Two Vincentian sailors on cruise ships who returned home on March 25, continued to test positive for COVID-19 up to last Saturday, May 2, even as they remain asymptomatic.
Prime Minister Ralph Gonsalves made the disclosure on WE FM on Sunday as he continued to defend the protocol that his government has put in place for the repatriation of sailors.
“Two of those persons up to now, who are asymptomatic up to yesterday, two persons who came in [from] cruise ships who were asymptomatic, who tested positive at first, have tested four times since then, and … still test positive for the virus,” Gonsalves said.
“Check the 25th of March to the end of April. That’s five weeks. We’re into the beginning of May; the person just got tested since May started. So you’re going into six weeks now,” he said.
Many Vincentian sailors have been isolated in their cabins for weeks as they await word on their repatriation, which is being affected by protocols of the US Centers for Disease Prevention and Control and the Gonsalves government.
Kingstown says that the sailors must stay in hotels on their return and that the cruise line has to pay the cost of quarantining the returning sailors for 14 to 21 days at EC$150 per day.
Further, each returning sailor must have had a COVID-19 test at the country of departure and on arrival in St. Vincent and the Grenadines.
“So the fact that you have been on the cruise ship for four weeks or six weeks even if you were asymptomatic from the beginning and you remain asymptomatic, it does not mean that you may not test positive.”
He said that his government’s decisions are also informed by its experience.
The prime minister said that 32 Vincentian sailors who returned home from one cruise ship were put in quarantine.
Four of them had symptoms and tested positive for COVID-19.
The others did not have symptoms but the government decided to test them for the respiratory illness.
Three of those persons tested positive, giving a total of seven out of 36.
“In other words, out of 36, seven of them tested positive — four which had symptoms, three which had no symptoms of COVID … almost 20%. Ten per cent of the number however, were asymptomatic,” the prime minister said.
He further stated:
“… we have hypotheses, which I repeated this over and over for anyone who wants to listen, that from a cluster of 29 who are asymptomatic, who came from a high risk group, that is, today, from a cruise ship they have tested positive and two persons continue to be testing positive even after you did their two obligatory tests to see if they’ll get negative. They didn’t; then a third and in one case, another one a fourth. And they’re still positive.
“What does that tell you? It tells you that you have to be careful when the person is returning that you must have the person tested there before they leave the ship and in St. Vincent and Grenadines for them to undergo quarantine.

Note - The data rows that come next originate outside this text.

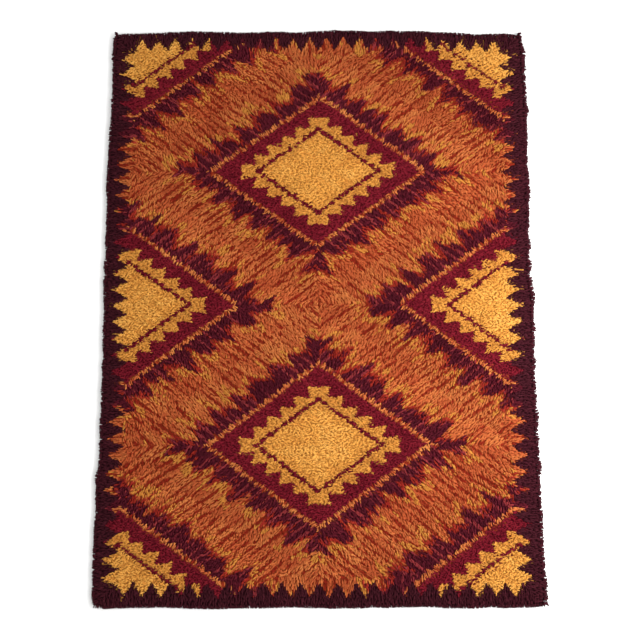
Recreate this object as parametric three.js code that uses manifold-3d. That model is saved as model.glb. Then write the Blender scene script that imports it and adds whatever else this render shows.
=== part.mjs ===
// A rya rug lying flat: one piece, with a long shaggy pile knotted through a woven ground.
// Millimetres, +Z up. The ground's underside is the plane z = 0, the rug's length runs along Y,
// and the middle of its outline stands over the origin.

import * as THREE from 'three';
import { mergeVertices } from 'three/addons/utils/BufferGeometryUtils.js';
import Module from 'manifold-3d';

// Driving dimensions

const RUG_WIDTH = 1480;
const RUG_LENGTH = 2000;
const GROUND_THICKNESS = 3;
const PILE_TOP = 27; // height of the pile's middle surface above the floor
const PILE_COLOUR = '#9c4a2a';
const PILE_ROUGHNESS = 0.95;

// The rim's section, from the floor up. inset is how far a line lies inside the pile's outline.
const GROUND_INSET = 10;
const RIM_SECTION = [
  { line: 'ground foot', inset: GROUND_INSET, height: 0 },
  { line: 'ground edge', inset: GROUND_INSET, height: GROUND_THICKNESS },
  { line: 'skirt', inset: 2, height: 4.5 },
  { line: 'belly', inset: 0, height: 18.5 },
];
const BROW_INSET = 13; // where the rim meets the top
const CORNER_BLUNT = 5; // how far each corner is drawn in, along X and along Y
const RIM_BUMP = 1.6; // the small bumps of single knots along the rim

// The lumps of the pile's top: waves across the rug at several headings, and the knots' own unevenness
const TOP_LUMPS = [
  { length: 310, heading: 70, height: 0.9 },
  { length: 190, heading: 15, height: 0.9 },
  { length: 150, heading: 128, height: 0.8 },
  { length: 118, heading: 48, height: 0.6 },
  { length: 96, heading: 100, height: 0.6 },
];
const KNOT_LUMP = 1.1;
const GRID_COLUMNS = 32;
const GRID_ROWS = 43;

// Each side's wander out of straight, along X for the two ends and along Y for the two long sides
const LEFT_WANDER = [
  { along: -960, out: 3 },
  { along: -850, out: 4 },
  { along: -620, out: 3 },
  { along: -500, out: -2.5 },
  { along: -260, out: -3.5 },
  { along: 0, out: -1 },
  { along: 240, out: 1 },
  { along: 500, out: 3.5 },
  { along: 770, out: -1 },
  { along: 960, out: 0 },
];
const RIGHT_WANDER = [
  { along: -960, out: 7 },
  { along: -850, out: 2 },
  { along: -620, out: 2 },
  { along: -380, out: -1.5 },
  { along: -260, out: -3.5 },
  { along: -10, out: 3.5 },
  { along: 115, out: -5.5 },
  { along: 240, out: -3.5 },
  { along: 370, out: 1.5 },
  { along: 500, out: 0 },
  { along: 640, out: 5 },
  { along: 770, out: 7 },
  { along: 910, out: 1.5 },
];
const FAR_WANDER = [
  { along: -730, out: -6.5 },
  { along: -600, out: -3 },
  { along: -470, out: 1 },
  { along: -80, out: 1 },
  { along: 55, out: 8.5 },
  { along: 185, out: 4.5 },
  { along: 315, out: 4.5 },
  { along: 445, out: 0.5 },
  { along: 575, out: -7 },
  { along: 720, out: -7 },
];
const NEAR_WANDER = [
  { along: -720, out: 4 },
  { along: -640, out: -2 },
  { along: -530, out: -2 },
  { along: -400, out: 1.5 },
  { along: -230, out: 1.5 },
  { along: -120, out: -1.5 },
  { along: 60, out: 2 },
  { along: 200, out: -1 },
  { along: 350, out: -1 },
  { along: 440, out: 2.5 },
  { along: 540, out: 0 },
];

// The locks that stand out of the rim, side by side: how many, and how far their tips reach past it
const SIDES = {
  left: { wander: LEFT_WANDER, locks: 60, reach: 7 },
  right: { wander: RIGHT_WANDER, locks: 60, reach: 12 },
  far: { wander: FAR_WANDER, locks: 45, reach: 7 },
  near: { wander: NEAR_WANDER, locks: 45, reach: 6 },
};
const LOCK_SIDES = 3;
const LOCK_ROOT_DEPTH = 11; // how far a lock's root lies inside the rim
const LOCK_ROOT_RADIUS = 7.5;
const LOCK_TIP_RADIUS = 3.2;
const LOCK_HEIGHTS = { lowest: 11, highest: 13 };
const LOCK_DROOP = 14; // degrees that a lock may hang, at most
const LOCK_YAW = 16; // degrees to either side of straight out
const LOCK_CORNER_GAP = 14; // the stretch beside each corner that has no lock
const LOCK_STRAY = 0.22; // share of the pitch that a lock may stand out of step
const LOCK_REACH_SPREAD = 0.4;

const HALF_WIDTH = RUG_WIDTH / 2;
const HALF_LENGTH = RUG_LENGTH / 2;

// A repeatable source of random numbers from 0 to 1

function makeRandom(seed) {
  let state = seed;
  return () => {
    state = (state + 0x6d2b79f5) | 0;
    let mixed = Math.imul(state ^ (state >>> 15), 1 | state);
    mixed = (mixed + Math.imul(mixed ^ (mixed >>> 7), 61 | mixed)) ^ mixed;
    return ((mixed ^ (mixed >>> 14)) >>> 0) / 4294967296;
  };
}

const between = (random, low, high) => low + (high - low) * random();

// The outline

// How far a side stands out of straight at a place along it, eased from row to row of its table
function wanderAt(table, along) {
  const next = table.findIndex((row) => row.along >= along);
  if (next === 0) return table[0].out;
  if (next < 0) return table[table.length - 1].out;
  const before = table[next - 1];
  const share = (along - before.along) / (table[next].along - before.along);
  const eased = (1 - Math.cos(Math.PI * share)) / 2;
  return before.out + (table[next].out - before.out) * eased;
}

// The pile body stops half a lock's reach inside the rug's nominal size.
function sideAt(side, along, halfSize) {
  return halfSize - side.reach / 2 + wanderAt(side.wander, along);
}

// A place on the rug: u and v run from -1 to 1 across its width and length, inset by a distance
function placeAt(u, v, inset) {
  const left = sideAt(SIDES.left, v * HALF_LENGTH, HALF_WIDTH) - inset;
  const right = sideAt(SIDES.right, v * HALF_LENGTH, HALF_WIDTH) - inset;
  const near = sideAt(SIDES.near, u * HALF_WIDTH, HALF_LENGTH) - inset;
  const far = sideAt(SIDES.far, u * HALF_WIDTH, HALF_LENGTH) - inset;
  const x = THREE.MathUtils.lerp(-left, right, (u + 1) / 2);
  const y = THREE.MathUtils.lerp(-near, far, (v + 1) / 2);
  const atCorner = Math.abs(u) === 1 && Math.abs(v) === 1;
  const blunt = atCorner ? CORNER_BLUNT : 0;
  return { x: x - u * blunt, y: y - v * blunt };
}

// The grid's edge points in order, anticlockwise seen from above, from the near left corner
function rimSteps() {
  const steps = [];
  for (let column = 0; column < GRID_COLUMNS; column++) steps.push([column, 0]);
  for (let row = 0; row < GRID_ROWS; row++) steps.push([GRID_COLUMNS, row]);
  for (let column = GRID_COLUMNS; column > 0; column--) steps.push([column, GRID_ROWS]);
  for (let row = GRID_ROWS; row > 0; row--) steps.push([0, row]);
  return steps;
}

function topHeight(x, y, random) {
  let height = PILE_TOP + between(random, -KNOT_LUMP, KNOT_LUMP);
  for (const lump of TOP_LUMPS) {
    const heading = THREE.MathUtils.degToRad(lump.heading);
    const across = x * Math.cos(heading) + y * Math.sin(heading);
    height += lump.height * Math.sin((2 * Math.PI * across) / lump.length);
  }
  return height;
}

// The slab: its flat underside, the rings of its rim and its lumpy top, as one closed skin
function slabGeometry() {
  const random = makeRandom(7);
  const points = [];
  const triangles = [];
  const addQuad = (a, b, c, d) => triangles.push(a, b, c, a, c, d);
  const toUnit = (step, count) => (2 * step) / count - 1;

  const steps = rimSteps();
  const bumps = steps.map(() => between(random, -RIM_BUMP, RIM_BUMP));
  RIM_SECTION.forEach(({ inset, height }) => {
    steps.forEach(([column, row], step) => {
      const bump = height > GROUND_THICKNESS ? bumps[step] : 0;
      const place = placeAt(toUnit(column, GRID_COLUMNS), toUnit(row, GRID_ROWS), inset - bump);
      points.push(place.x, place.y, height);
    });
  });

  const topStart = points.length / 3;
  for (let row = 0; row <= GRID_ROWS; row++) {
    for (let column = 0; column <= GRID_COLUMNS; column++) {
      const place = placeAt(toUnit(column, GRID_COLUMNS), toUnit(row, GRID_ROWS), BROW_INSET);
      points.push(place.x, place.y, topHeight(place.x, place.y, random));
    }
  }
  const topIndex = (column, row) => topStart + row * (GRID_COLUMNS + 1) + column;

  const foot = steps.map((_, step) => new THREE.Vector2(points[3 * step], points[3 * step + 1]));
  for (const [a, b, c] of THREE.ShapeUtils.triangulateShape(foot, [])) triangles.push(a, c, b);

  for (let ring = 0; ring < RIM_SECTION.length; ring++) {
    const isLast = ring === RIM_SECTION.length - 1;
    steps.forEach((here, step) => {
      const following = (step + 1) % steps.length;
      const below = [ring * steps.length + step, ring * steps.length + following];
      const above = isLast
        ? [topIndex(...here), topIndex(...steps[following])]
        : below.map((index) => index + steps.length);
      addQuad(below[0], below[1], above[1], above[0]);
    });
  }
  for (let row = 0; row < GRID_ROWS; row++) {
    for (let column = 0; column < GRID_COLUMNS; column++) {
      addQuad(
        topIndex(column, row),
        topIndex(column + 1, row),
        topIndex(column + 1, row + 1),
        topIndex(column, row + 1),
      );
    }
  }

  const geometry = new THREE.BufferGeometry();
  geometry.setAttribute('position', new THREE.Float32BufferAttribute(points, 3));
  geometry.setIndex(triangles);
  return geometry;
}

// One lock of yarn: a tapered, three-sided lock with its root in the rim and its tip hanging a little
function lockGeometry(place, outward, reach, random) {
  const length = LOCK_ROOT_DEPTH + reach;
  const lock = new THREE.CylinderGeometry(LOCK_TIP_RADIUS, LOCK_ROOT_RADIUS, length, LOCK_SIDES);
  const yaw = THREE.MathUtils.degToRad(between(random, -LOCK_YAW, LOCK_YAW));
  const droop = THREE.MathUtils.degToRad(between(random, 0, LOCK_DROOP));
  lock.rotateY(between(random, 0, 2 * Math.PI));
  lock.translate(0, length / 2, 0);
  lock.rotateX(-droop);
  lock.rotateZ(outward.angle() - Math.PI / 2 + yaw);
  lock.translate(
    place.x - outward.x * LOCK_ROOT_DEPTH,
    place.y - outward.y * LOCK_ROOT_DEPTH,
    between(random, LOCK_HEIGHTS.lowest, LOCK_HEIGHTS.highest),
  );
  return lock;
}

// The locks of one side, evenly spaced but for a little wander. toPlace turns a share of the side,
// from -1 to 1, into a place on the outline.
function sideLocks(side, outward, halfSize, toPlace, random) {
  const pitch = (2 * (halfSize - LOCK_CORNER_GAP)) / side.locks;
  const locks = [];
  for (let index = 0; index < side.locks; index++) {
    const stray = between(random, -LOCK_STRAY, LOCK_STRAY);
    const along = LOCK_CORNER_GAP - halfSize + pitch * (index + 0.5 + stray);
    const reach = side.reach * between(random, 1 - LOCK_REACH_SPREAD, 1 + LOCK_REACH_SPREAD);
    locks.push(lockGeometry(toPlace(along / halfSize), outward, reach, random));
  }
  return locks;
}

function rimLocks() {
  const random = makeRandom(21);
  const { left, right, far, near } = SIDES;
  const toLeft = new THREE.Vector2(-1, 0);
  const toRight = new THREE.Vector2(1, 0);
  const toFar = new THREE.Vector2(0, 1);
  const toNear = new THREE.Vector2(0, -1);
  return [
    ...sideLocks(left, toLeft, HALF_LENGTH, (v) => placeAt(-1, v, 0), random),
    ...sideLocks(right, toRight, HALF_LENGTH, (v) => placeAt(1, v, 0), random),
    ...sideLocks(far, toFar, HALF_WIDTH, (u) => placeAt(u, 1, 0), random),
    ...sideLocks(near, toNear, HALF_WIDTH, (u) => placeAt(u, -1, 0), random),
  ];
}

// Joining the locks to the slab

function toSolid(wasm, geometry) {
  geometry.deleteAttribute('normal');
  geometry.deleteAttribute('uv');
  const merged = mergeVertices(geometry);
  const vertProperties = Float32Array.from(merged.attributes.position.array);
  const triVerts = Uint32Array.from(merged.index.array);
  return new wasm.Manifold(new wasm.Mesh({ numProp: 3, vertProperties, triVerts }));
}

function toGeometry(solid) {
  const mesh = solid.getMesh();
  const geometry = new THREE.BufferGeometry();
  geometry.setAttribute('position', new THREE.BufferAttribute(mesh.vertProperties, 3));
  geometry.setIndex(new THREE.BufferAttribute(mesh.triVerts, 1));
  geometry.computeVertexNormals();
  return geometry;
}

async function rugMesh() {
  const wasm = await Module();
  wasm.setup();
  let rug = toSolid(wasm, slabGeometry());
  for (const lock of rimLocks()) rug = rug.add(toSolid(wasm, lock));

  const geometry = toGeometry(rug);
  geometry.computeBoundingBox();
  const middle = geometry.boundingBox.getCenter(new THREE.Vector3());
  const material = new THREE.MeshStandardMaterial({
    color: PILE_COLOUR,
    roughness: PILE_ROUGHNESS,
    metalness: 0,
  });
  const mesh = new THREE.Mesh(geometry, material);
  mesh.name = 'rug';
  mesh.position.set(-middle.x, -middle.y, 0);
  return mesh;
}

const rugGroup = new THREE.Group();
rugGroup.add(await rugMesh());

export default rugGroup;
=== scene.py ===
"""A rya rug lying flat: a ribbed woven ground, a bed of knot roots, and the cut yarn ends of its pile.

Metres, +Z up, in the frame of the solid. The pile follows the solid's own outline and lumpy top.
"""

import math

import bpy
import numpy as np
from mathutils import Matrix, Vector
from mathutils.bvhtree import BVHTree


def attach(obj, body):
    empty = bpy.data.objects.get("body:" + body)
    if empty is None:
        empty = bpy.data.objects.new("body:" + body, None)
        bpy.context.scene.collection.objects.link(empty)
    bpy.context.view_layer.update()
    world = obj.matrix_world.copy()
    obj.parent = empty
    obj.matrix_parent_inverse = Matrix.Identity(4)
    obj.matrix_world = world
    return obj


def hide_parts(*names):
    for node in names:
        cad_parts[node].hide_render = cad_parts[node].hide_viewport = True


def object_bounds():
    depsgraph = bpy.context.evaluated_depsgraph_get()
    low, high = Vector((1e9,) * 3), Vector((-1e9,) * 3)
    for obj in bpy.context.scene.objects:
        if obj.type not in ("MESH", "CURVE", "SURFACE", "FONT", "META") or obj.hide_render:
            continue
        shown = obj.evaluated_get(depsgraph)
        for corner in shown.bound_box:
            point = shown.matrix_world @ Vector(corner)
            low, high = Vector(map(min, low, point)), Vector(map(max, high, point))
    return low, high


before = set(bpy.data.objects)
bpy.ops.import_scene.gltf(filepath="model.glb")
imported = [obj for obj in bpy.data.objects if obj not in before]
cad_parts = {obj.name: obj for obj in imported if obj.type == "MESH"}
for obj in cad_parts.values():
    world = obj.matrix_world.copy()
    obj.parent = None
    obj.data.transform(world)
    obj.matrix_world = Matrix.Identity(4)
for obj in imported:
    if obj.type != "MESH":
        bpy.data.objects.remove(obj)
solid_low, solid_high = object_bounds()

# Camera, as the corners of the rug place it in the photograph

CAMERA_TARGET = (0.0025, -0.0522, 0.0)
CAMERA_DISTANCE = 2.754
CAMERA_TILT = 8.3
CAMERA_TURN = -0.77
CAMERA_ROLL = 0.67
CAMERA_LENS = 45.0
SENSOR_WIDTH = 36.0

# The solid's widest line, which the pile is fitted to: its height, and how deep a band of a side to search

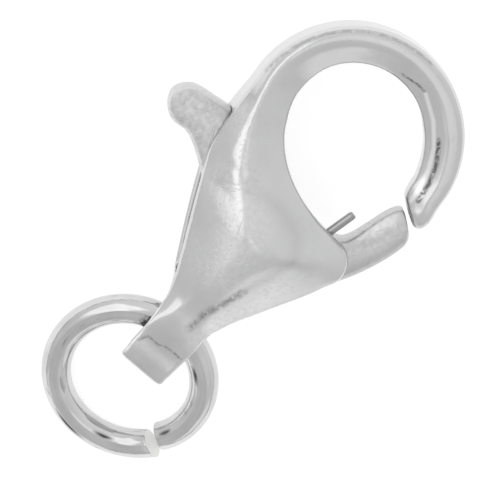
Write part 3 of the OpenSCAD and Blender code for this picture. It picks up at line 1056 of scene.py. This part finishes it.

“So the argument that you’re on the ship, you have been quarantined for 14 days or indeed a month, more than likely you’re either asymptomatic or you have developed the antibodies.
“But there still remains the prospect that at least 10% may — I’m not saying would — may test positive for the virus.”
Gonsalves said that the jury is still out on whether such a person can transmit the illness.
“In the science, the jury is out on it. There are persons who tell you ‘highly unlikely’ but there are cases where it has happened. There’re some people will tell you ‘no’, but the science doesn’t support that,” he said.
Gonsalves said he would not disclose the name of the cruise line on which the sailors worked.
“I’m not calling the name of the company I’m not calling the name of the cruise ship because it is not in my place to put any slur against any particular cruise ship. I’m dealing with certain basic facts,” he said.